Yes, this poll was conducted over the weekend, after Trump’s rally for Strange on Friday night. And yes, the pollster is legit. It’s Trafalgar, whom you may remember as having called Michigan and Pennsylvania last fall with eerie precision when most others in the field were projecting Hillary Clinton wins by comfortable-ish margins.
My guess was that Moore will win tomorrow night by eight points despite the fact that he’s led by more in various polls of the Alabama runoff. If Trafalgar’s right, the actual margin will be double that. It’ll be a blowout and an embarrassing rebuke to Trump, who not only couldn’t get his guy over the finish line after a rally in Huntsville but couldn’t get him within 15 points of victory. I can’t understand all the political eggheads claiming this past week that the Strange endorsement was some kind of win/win for Trump when really it was a lose/lose. Either he’d end up helping an establishmentarian defeat a populist, which would annoy his fans, or the populist would defeat his preferred candidate, humiliating POTUS.
Imagine how humiliating a 16-point defeat would be.
56.74% Roy Moore
40.69% Luther Strange
2.57% UndecidedRobert Cahaly, Senior Strategist and Chief Pollster at Trafalgar Group said, “Our attempt here was to measure the closing weekend impact of the Trump visit on the race as well as the effect on Trump’s approval. Though the president’s visit doesn’t seem to have swayed the race in favor of Strange, it does appear to have reinforced his personal support among Alabama Republicans which now stands at almost 80% favorability.”
Cahaly also stated, “My ending conclusion is, when the candidate’s credentials and background match what made you like the president, the president’s words don’t change your mind on a candidate. They like the president, and the support the president, they just think he’s wrong on this. They see Moore as their guy.”

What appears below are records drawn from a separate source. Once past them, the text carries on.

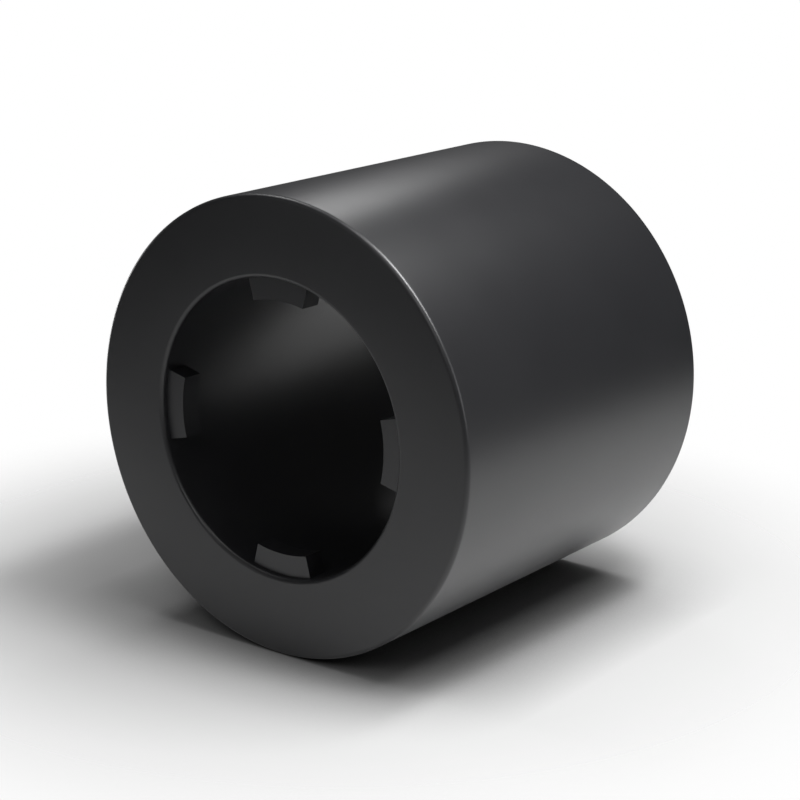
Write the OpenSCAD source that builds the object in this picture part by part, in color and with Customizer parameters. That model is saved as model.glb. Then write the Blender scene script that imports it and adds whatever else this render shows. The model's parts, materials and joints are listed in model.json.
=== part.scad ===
// Self-retaining spacer bushing, moulded in one piece from black nylon.
// It is a plain round tube. A screw passes down its bore with a little room to spare, and
// four low lugs, just inside one mouth of the bore, grip the screw's thread, so that the
// spacer stays on the screw while the joint is put together.
// It stands on its plain end, with that end's centre at the origin and the lugs at the top.

/* [Tube] */
// Outer diameter of the tube
outer_d = 8; // [7.5:0.5:16]
// Length of the tube from one end face to the other
length = 7; // [2.5:0.5:40]
// Radius of the rounded outer edge of each end face
edge_round = 0.08; // [0.02:0.01:0.2]

/* [Bore] */
// Thread size of the screw that the spacer goes on
screw_d = 5; // [3:0.5:6]
// How much wider than the screw the bore is
bore_clearance = 0.2; // [0.1:0.05:0.4]
// Radius of the rounded mouth at each end of the bore
mouth_round = 0.08; // [0.02:0.01:0.2]

/* [Lugs] */
// Number of lugs, spread evenly around the bore
lug_count = 4; // [2:1:6]
// How much narrower than the screw the circle inside the lugs is
thread_grip = 0.57; // [0.1:0.01:1.2]
// Angle that each lug takes up around the bore, in degrees
lug_angle = 28; // [10:1:50]
// Length of a lug along the bore
lug_length = 0.39; // [0.2:0.01:1]
// How far the lugs lie back from the end face
lug_recess = 0.13; // [0:0.01:0.5]

/* [Hidden] */
$fn = 180;
// Diameter of the bore's wall
bore_d = screw_d + bore_clearance;
// Diameter of the circle that the lugs' inner faces lie on
lug_circle_d = screw_d - thread_grip;
// Thickness of the tube's wall
wall = (outer_d - bore_d) / 2;
// How deep each lug is rooted in the wall
lug_root = wall / 2;
// Height of the lugs' undersides above the plain end
lug_base_z = length - lug_recess - lug_length;
// How far a cut runs past the face that it leaves
past = 0.1;

// What a rounded edge takes off a square corner at the origin, in the corner's own quarter
module corner_waste(radius) {
    difference() {
        translate([-past, -past]) square(radius + past);
        translate([radius, radius]) circle(r = radius);
    }
}

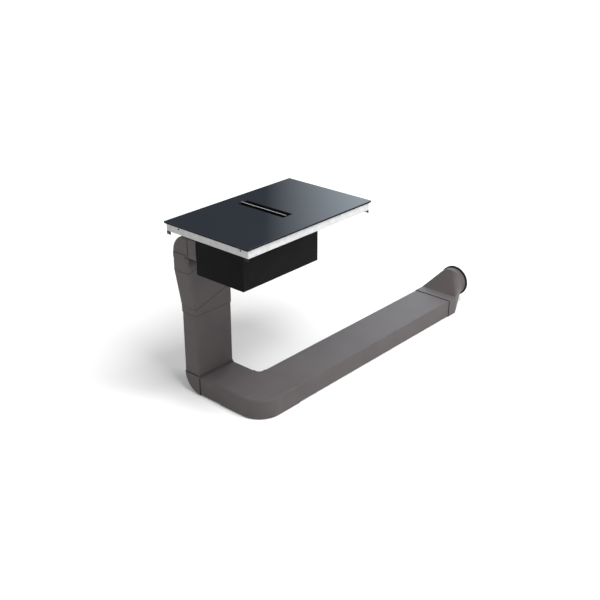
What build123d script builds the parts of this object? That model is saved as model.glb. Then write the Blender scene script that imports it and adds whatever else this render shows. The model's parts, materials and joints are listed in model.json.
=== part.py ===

That’s exactly what Steve Bannon’s counting on. Is the base loyal to Trump or to Trumpism? Bannon’s gone all-in on Moore in hopes of teaching Trump a hard lesson that it’s the latter, not the former, and that he can’t count on Republican populists to blindly follow him if he moves towards the establishment on things like a DREAM deal. In fact, although he probably wouldn’t admit it publicly, I bet Bannon’s thrilled that Trump ended up backing Strange here as strongly as he has. Strange was probably doomed no matter what Trump did for him given the size of Moore’s lead; if Trump had cut him loose or switched his endorsement to Moore, he would have taken credit for Moore’s win later and learned nothing about whether the base is more loyal to him or to populism. As it is, he’s set up a stark test of that theory. If Trafalgar’s right, he’s going to fail. Bigly.
And there’s reason to believe Trafalgar is right, albeit maybe not on the final margin:
The White House and senior Republicans are deeply worried about Sen. Luther Strange’s chances in Tuesday’s GOP runoff here — even after unleashing the full weight of the party machinery to stop his opponent, flame-throwing conservative Roy Moore.
Top administration officials and allies of Senate Majority Leader Mitch McConnell have spent days poring over public and private polling that shows Moore consistently leading Strange, though the race has tightened, say those familiar with the numbers…
With Strange on the ropes and time running out, the party has launched a coordinated, scorched-earth campaign to take down Moore. The sheer breadth of the anti-Moore campaign has stunned Alabama’s political class: It includes non-stop TV ads, a meticulously-crafted get-out-the-vote effort, and detailed, oppo-research-filled debate prep sessions for Strange.
Moore’s being outspent on TV five to one, per Politico, and still cruising. The only hopeful note for the White House in that report is that the race is tightening … but what if that isn’t true? What if it’s nonsense being pushed by the party to give Strange supporters in Alabama reason to turn out tomorrow instead of giving up hope and staying home?
Does this look like a race that’s tightening?
Three new polls in #ALSen all have Moore up big over Strange.
– @cygnal: Moore +11
– @trafalgar_group: Moore +16
– @Be0ptimus: Moore +11— Alex Seitz-Wald (@aseitzwald) September 25, 2017
On Friday, the day of Trump’s Alabama rally for Strange, Moore led the race by 8.6 points in the RCP average. Today he leads by 10 points even. Trump knew going in that there was a strong likelihood his gamble on Strange wouldn’t pay off but I wonder if he imagined Moore winning by a landslide after a presidential appearance on behalf of his opponent. Someone’s going to bear the terrible brunt of POTUS’s “buck stops there” unhappiness if that’s how it shakes out tomorrow night, starting with McConnell and extending to a lot of advisors who told him to give it the ol’ college try on Strange’s behalf.
Trump spent the morning calling Roy Moore “Ray,” by the way, which I assume was a deliberate snub. He’ll have the name right by tomorrow night.